The team also applied the Noah-urban modeling system, with 1-km grid spacing, in WRF, where the resulting forecast fields were used to drive a CFD-model-based transport and dispersion model for a case study during the Joint Urban 2003 field experiment conducted in Okalahoma City. Verification results indicate that the use of the WRF forecasts by the quasi-steady CFD-Urban model has resulted in a significant improvement (by four or five times) in the accuracy of transport and dispersion calculations, compared with input from a single sounding instead of WRF.

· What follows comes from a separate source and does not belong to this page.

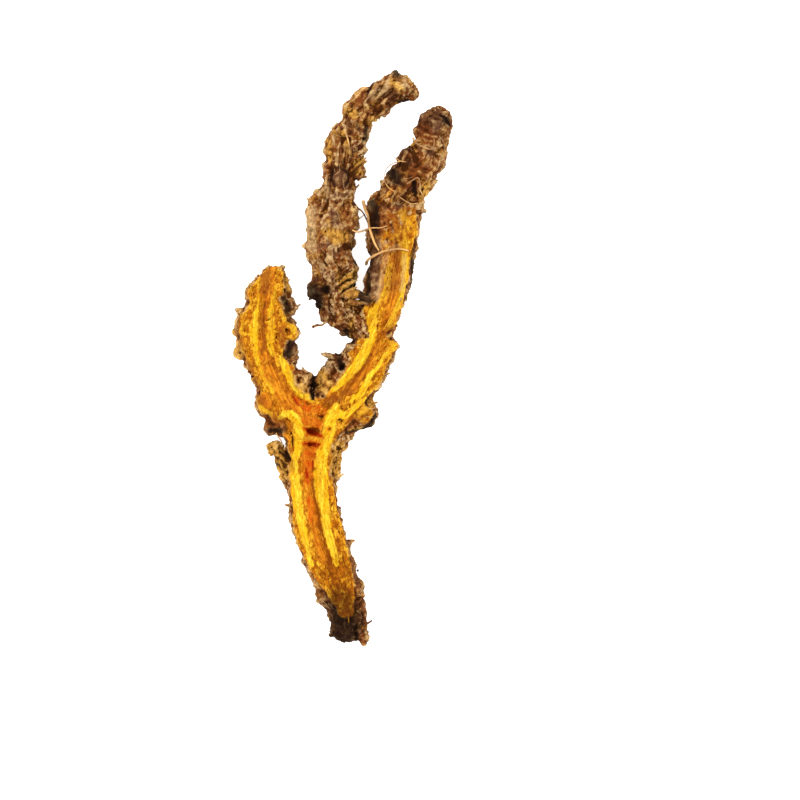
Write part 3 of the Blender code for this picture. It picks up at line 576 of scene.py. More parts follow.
def knife_face(places):
    """The height of the cut face at each place (x, y), as the solid has it."""
    flat = np.column_stack((places, np.zeros(len(places))))
    height = CUT_HEIGHT + CUT_RISE * places[:, 1]
    height += CUT_GRAIN_HEIGHT * noise_at(flat, CUT_GRAIN) + CUT_WAVE_HEIGHT * noise_at(flat, CUT_WAVE)
    sunk = np.zeros(len(places))
    for line in PITH_GROOVES:
        for a, b in zip(line, line[1:]):
            share, away = from_line(places, a[:2], b[:2])
            half, depth = (a[k] + (b[k] - a[k]) * share for k in (2, 3))
            sunk = np.maximum(sunk, depth * np.exp(-((away / half) ** 2)))
    return height - sunk


def centre_lines(spacing):
    """Every branch as points: name, place, direction, side, half width, length so far and its share."""
    rows = []
    for name, stations in BRANCHES.items():
        whole = sum((Vector(b[:3]) - Vector(a[:3])).length for a, b in zip(stations, stations[1:]))
        count = round(whole / spacing)
        for i in range(count + 1):
            share = i / count
            here = along(stations, share)
            run = Vector(along(stations, share + 0.01)[:3]) - Vector(along(stations, share - 0.01)[:3])
            run.normalize()
            side = run.cross(Vector((0, 0, 1))).normalized()
            rows.append((name, here[:3], tuple(run), tuple(side), here[3], whole * share, share))
    return rows


def nearest_branch(places, batch=4000):
    """For each place: branch, share, length, offset across it, distance in half widths, and direction."""
    columns = zip(*centre_lines(spacing=0.22))
    names, centres, runs, sides, halves, lengths, shares = (np.array(column) for column in columns)
    pick = np.empty(len(places), dtype=int)
    for first in range(0, len(places), batch):
        part = places[first:first + batch]
        away = np.linalg.norm(part[:, None, :2] - centres[None, :, :2], axis=2) / halves
        pick[first:first + batch] = away.argmin(axis=1)
    offset = places - centres[pick]
    length = lengths[pick] + (offset * runs[pick]).sum(axis=1)
    across = (offset * sides[pick]).sum(axis=1)
    ratio = np.linalg.norm(offset[:, :2], axis=1) / halves[pick]
    return names[pick], shares[pick], length, across, ratio, runs[pick]


def new_object(name, mesh):
    obj = bpy.data.objects.new(name, mesh)
    bpy.context.scene.collection.objects.link(obj)
    return obj


def finish_piece(obj):
    """Every piece rides on the one body."""
    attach(obj, "root")
    return obj


def bake_modifiers(obj):
    mesh = bpy.data.meshes.new_from_object(obj.evaluated_get(bpy.context.evaluated_depsgraph_get()))
    obj.modifiers.clear()
    obj.data = mesh


# The skin

# Values that the skin stores at every point and its material reads. The last is painted shade and highlight
# from the relief, with some of the bark's own darker tone.
VALUES = (
    "cut", "wood", "pith", "torn", "deep", "hole", "black", "pale", "rust", "ochre", "plum", "smooth", "tone",
)


def fine_copy(cell):
    """A copy of the solid with its facets smoothed away and an even, fine mesh."""
    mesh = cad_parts[NODE].data.copy()
    bm = bmesh.new()
    bm.from_mesh(mesh)
    bmesh.ops.remove_doubles(bm, verts=bm.verts, dist=1e-6)
    bm.to_mesh(mesh)
    bm.free()
    mesh.materials.clear()
    obj = new_object("rhizome_skin", mesh)
    rounder = obj.modifiers.new("rounder", "SUBSURF")
    rounder.levels = rounder.render_levels = 1
    skin = obj.modifiers.new("skin", "REMESH")
    skin.mode = "VOXEL"
    skin.voxel_size = cell
    evener = obj.modifiers.new("evener", "SMOOTH")
    evener.factor = 0.5
    evener.iterations = 4
    bake_modifiers(obj)
    return obj


def vertex_array(mesh, name):
    """Every vertex's place, "co", or normal, "vector"."""
    source = mesh.vertices if name == "co" else mesh.vertex_normals
    values = np.empty(len(source) * 3)
    source.foreach_get(name, values)
    return values.reshape(-1, 3)


def opened_stretch(name, share):
    """Whether the knife opened the branch at each share of its length."""
    opened = np.zeros(len(name), dtype=bool)
    for branch, (low, high) in OPENED.items():
        opened |= (name == branch) & (share >= low) & (share <= high)
    return opened


def cut_share(places, flat, normals, opened, ratio):
    """How far each place is cut flesh: on the knife's face, or in the pith that is torn out below it."""
    level = smooth_step(0.42, 0.2, np.abs(places[:, 2] - knife_face(places[:, :2])))
    level *= smooth_step(0.35, 0.6, normals[:, 2])
    inside = smooth_step(0.99, 0.9, ratio + 0.07 * noise_at(places, 0.6, 31)) * opened
    inside = np.maximum(inside, stroke(flat, FLESH_PATCHES, softness=0.25))
    inside *= 1 - stroke(flat, BARK_PATCHES, softness=0.25)
    sunk = stroke(flat, (*DEEP_TEARS, TRUNK_PITH), softness=0.3) * opened * smooth_step(1, 0.5, ratio)
    return np.maximum(level * inside, sunk * (normals[:, 2] > -0.2))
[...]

Although the important role of soil moisture in the development of deep-convection has been recognized, it remains the most difficult variable to obtain because there is no routine high-resolution observation of soil moisture at the continental scale. Thus, a High-Resolution Land Data Assimilation System (HRLDAS) has been developed to support the WRF/Noah coupled land surface modeling system and ATEC range forecasts. It uses observed hourly precipitation, solar radiation derived from satellite, and analyzed surface wind and temperature to force a land-surface model to simulate the evolution of soil moisture. In this system, the NCEP/NOAA hourly 4-km rainfall analysis, based on NEXRAD and rain-gauge observations, is used so that errors in soil moisture caused by precipitation and radiation bias in coupled modeling systems could be avoided. Long-term HRLDAS simulations were conducted over the U.S. Southern Great Plains region to support RAL land-atmospheric interaction studies for IHOP 2002.
FY2008 Plans:
- Use MODIS vegetation products and photosynthesis-based model (GEM) to improve the representation of vegetation transpiration processes in the Noah land surface model.
- Implement a multi-layer urban canopy model in the WRF/Noah coupled modeling system and improve the representation of building morphology.
- Using Kalman filter technique to assimilate the profile of soil moisture and temperature in the high-resolution land data assimilation system.
- Investigate the coupling between surface hydrology, biogenic emission and vegetation processes using the Noah, GEM, canopy model, and MEGAN models.